I would also tell her to look at the evidence and then leave it at that, then I would say that I'm here for you if you need support.
http://survivinginfidelity.com/welcome.asp
She should also use the above website for lots of support and information. There is also a board on there that she will find helpful in getting more solid proof. The best thing I can tell you to suggest to her right now is to drop the subject with him and gather evidence. Another key thing is she should should get a VAR and hide it in the truck to get more evidence on him.
I would encourage her to high someone to follow him and take photos. I would also encourage her to go visit a divorce attorney. Find out ahead of time regarding alimony and child support. He may have to pay her alimony if she has been a stay home mom. She has to protect herself and kids. If he owns his own business he could be hiding assets that she doesn't know about. If she files for divorce and he owns his own company, I would hire a forensic accountant to make sure that all assets are accounted for. Also, she needs to review their tax information. First, she needs to consult with an attorney. Information is knowledge. She has the upper hand right now with him. He thinks she is in the dark. When she is ready to make her move, she and the kids will be financiall secured and he will be screwed! I love a good plan!!!!
See this is where it is good to be the one who never pulls punches. I would have asked are your stupid, yes he is cheating!!! My friends are used to me so if they didn't want that answer they would never have asked me. :p
If you usually answer as you did then it was the perfect answer for her. Apparently she doesn't want to come to terms with this yet.
I would have said, "if you are asking MY opinion and if it were MY husband....yes, it sounds suspicious." I would tell her to get someone to follow him, check his phone records, check credit card bills, etc I would NEVER put up with that from a husband, especially with three kids! dirtbag.
I would have been honest. Friend's should, at the very least...be honest.
She kinda knows already. I doubt she was totally clueless when she came to you. She was feeling you out for support. I think you did perfectly. You haven't seen him do it, you only know what she knows. She's weighing her legal options and considering the planning it will take for her to leave, so she isn't blindly following him. And you have advised her on how to proceed, which is the support and help she needs. You did just fine.
I would have let her come to the conclusion that he is cheating. I would have said and or asked her questions about the facts that she stated and say write them on paper--and ask her what would you tell a friend if she came to you with the same information? By writing it down, she can gain more clarity--I think you did the right thing by staying out of it----you will serve her better by continuing to be a good supportive friend. Well done!!!
M
The evidence sort of speaks for itself, but she should confront him with it and feel out what he says. Only she knows if she can live with a cheater. Now that she's told you it makes it harder for her to stay in her marriage, as she wont want to be judged..... so be careful how you tread with your advice.
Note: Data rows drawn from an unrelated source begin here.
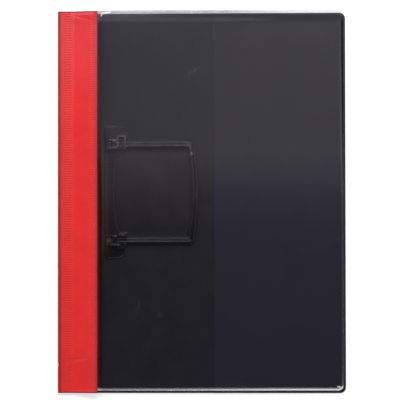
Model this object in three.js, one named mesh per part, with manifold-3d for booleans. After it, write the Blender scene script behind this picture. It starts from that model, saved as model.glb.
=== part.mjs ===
// A4 clip folder lying on its back: black rear cover, clear front sheet, red spine strip
// and a clip whose bail swings up from two posts. Millimetres: X runs across the covers
// from the spine to the free edge, Y along the spine, Z up towards the reader.

import * as THREE from "three";
import { mergeVertices } from "three/addons/utils/BufferGeometryUtils.js";
import Module from "manifold-3d";

const wasm = await Module();
wasm.setup();

// Covers
const folderWidth = 241;
const coverHeight = 318;
const frontSlip = 2;
const frontShortfall = 1.5;
const cornerRadius = 5;
const rearThickness = 1;
const filmThickness = 0.5;
const rimWidth = 2.4;
const rimProud = 0.4;
const sheetGap = 0.3;

// Inner pocket on the rear cover
const pocketWidth = 109;
const pocketInset = 1;
const pocketThickness = 0.4;
const pocketRimProud = 0.3;

// Spine strip
const bandWidth = 33.5;
const stripThickness = 0.6;
const hingeX = 14;
const hingeGap = 0.3;
const foldClearance = 0.5;
const leftSeamStart = 5.8;
const leftSeamWidth = 6.7;
const rightSeamWidth = 6.7;
const rightSeamMargin = 0.9;
const rearLapMargin = 0.5;
const coverStepRun = 2.7;
const ribPitch = 2;
const ribHeight = 0.3;
const flapLift = 4.8;

// Clip base
const clipOffsetY = 8;
const clipLength = 110.4;
const baseLeft = 39.3;
const baseThickness = 1.6;
const barWidth = 7.7;
const lobeReach = 18.5;
const lobeCorner = 8.4;
const lobeSpineCorner = 3.4;
const lobeShoulder = 16.8;
const lobeNeck = 23.9;
const lobeNeckReach = 11.8;
const lobeRoot = 38.2;
const lobeRootReach = 8.8;
const studRadius = 1.5;
const studClearance = 0.3;
const studRecess = 0.2;
const studEndInset = 6;
const baseBevel = 0.4;
const rungPitch = 2.6;
const rungWidth = 1;
const rungDepth = 0.7;
const ladderWidth = 3.6;
const ladderLength = 60;

// Posts and the pins that carry the bail
const postSpacing = 80;
const postInset = 4.2;
const lugWidthY = 4;
const lugRadius = 2.2;
const pinRadius = 0.9;
const pinClearance = 0.25;
const pinHeadRadius = 1.5;
const pinHeadThickness = 0.7;
const pinCrown = 0.6;
const pivotHeight = 3;

// Bail
const bailReach = 74;
const bailBow = 3.2;
const armWidth = 3.6;
const armHeight = 3.2;
const armDrop = 0.2;
const crossbarWidth = 3.8;
const bailCorner = 3.4;
const bailBevel = 0.5;
const grooveInset = 1.1;
const grooveDepth = 0.6;
const headRadius = 2.6;
const headWidthY = 8.4;
const headLength = 6.2;
const runningGap = 0.3;
const slotRelief = 0.4;

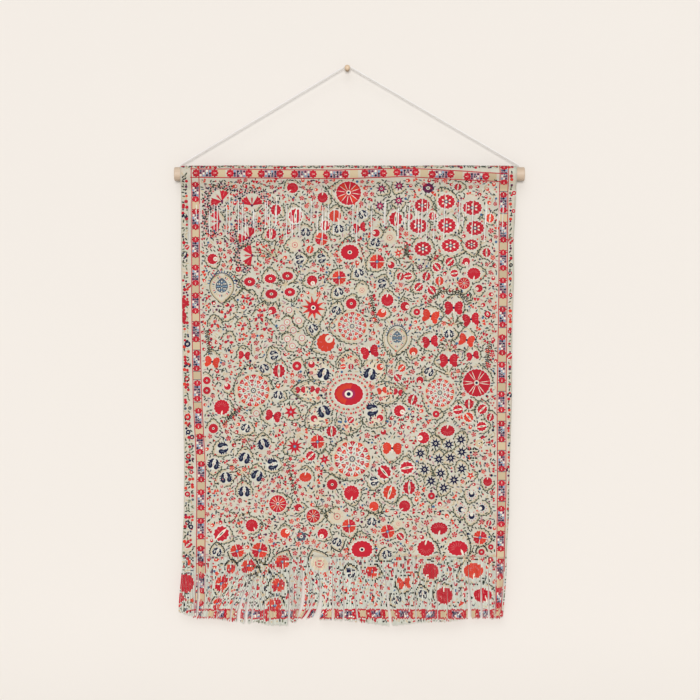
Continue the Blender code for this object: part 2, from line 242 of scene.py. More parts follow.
def sleeve_profile():
    """Middle line of the cloth from its sewn end behind, over the dowel, down to the panel."""
    r, top, seam = SLEEVE_MID, down(DOWEL_DOWN), down(SEAM_DOWN)
    line = []
    for k in range(97):
        turn = TURN_FRONT * (1 - 2 * k / 96.0)
        line.append((AXIS_Y - r * math.sin(turn), top + r * math.cos(turn)))
    (front_y, front_z), (back_y, back_z), hem_y = line[0], line[-1], AXIS_Y + CLOTH_T + 0.0002
    panel = [(AXIS_Y, down(SEAM_DOWN + 12 - k)) for k in range(12)]
    slope = [(along(front_y, AXIS_Y, k, 24.0), along(front_z, seam, k, 24.0)) for k in range(24, 0, -1)]
    back = [(along(back_y, hem_y, k, 24.0), along(back_z, seam, k, 24.0)) for k in range(1, 25)]
    hem = [(hem_y, down(SEAM_DOWN + k)) for k in range(1, 5)]
    whole = panel + slope + line + back + hem
    even, walked, target = [whole[0]], 0.0, PROFILE_STEP * CHART
    for a, b in zip(whole, whole[1:]):
        reach = math.hypot(b[0] - a[0], b[1] - a[1])
        while walked + reach >= target:
            t = (target - walked) / reach
            even.append((a[0] + (b[0] - a[0]) * t, a[1] + (b[1] - a[1]) * t))
            target += PROFILE_STEP * CHART
        walked += reach
    smooth, last = even, len(even) - 1
    for _ in range(3):
        near = [[smooth[min(max(i + d, 0), last)] for d in range(-5, 6)] for i in range(1, last)]
        inner = [tuple(sum(p[c] for p in spots) / 11 for c in (0, 1)) for spots in near]
        smooth = [smooth[0]] + inner + [smooth[-1]]
    return smooth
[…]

I suspect she realizes he is, but it's like getting into a cold pool--she's getting used to the idea slowly.
Your answer to her was perfect. You really don't know for sure if he was cheating, although the evidence was overwhelming!
This is unreal.
Gee, it is a plain as day.
How good of a friend is this????
She is in denial.
Wow, all the evidence. And his flimsy lies.
The poor woman.
She better get smart, get her ducks in a row, and research child custody per she has kids. There are different types of child custody. So she NEEDS to know that.
ie:
http://singleparents.about.com/od/legalissues/a/typesofcu...
http://www.nolo.com/legal-encyclopedia/types-of-child-cus...
This is sad.
Me- if she were a GOOD friend, I think, I would have gently, by using direct deduction, logic, citing evidence, and said that it 'seems' he is pretty much... but she needs to make sure. And just darn well ask him. Point blank.
And she should DOCUMENT everything, if/when, she gets a divorce and per her getting, custody etc. Later. If it gets to that point.
If that were me- well I would have gathered EVERYTHING in that truck, dumped in front of his face, and told him off. And that the NERVE he think I am that, dumb.
AND I would have taken PHOTOS, of all that stuff in the truck, too. For MY.... case and benefit.
Are you close friends?
If it were a close friend of mine, I'd be completely honest with her about my feelings. I would have told her flat out that yes, he's cheating.
"I'm sure there's a logical explanation for why he's a creep???"
If it walks like a duck, quacks like a duck...it's probably a duck! I probably would have told her what I really thought but she certainly has an opinion after FIVE years. I don't know if she feels trapped because she is a stay at home mom but I'm glad to hear she is looking at her legal options.
Just as you did. She needs to come to her own decisions about her marriage and it's best not to get involved at this point. Just let her know that you will be there for her no matter what.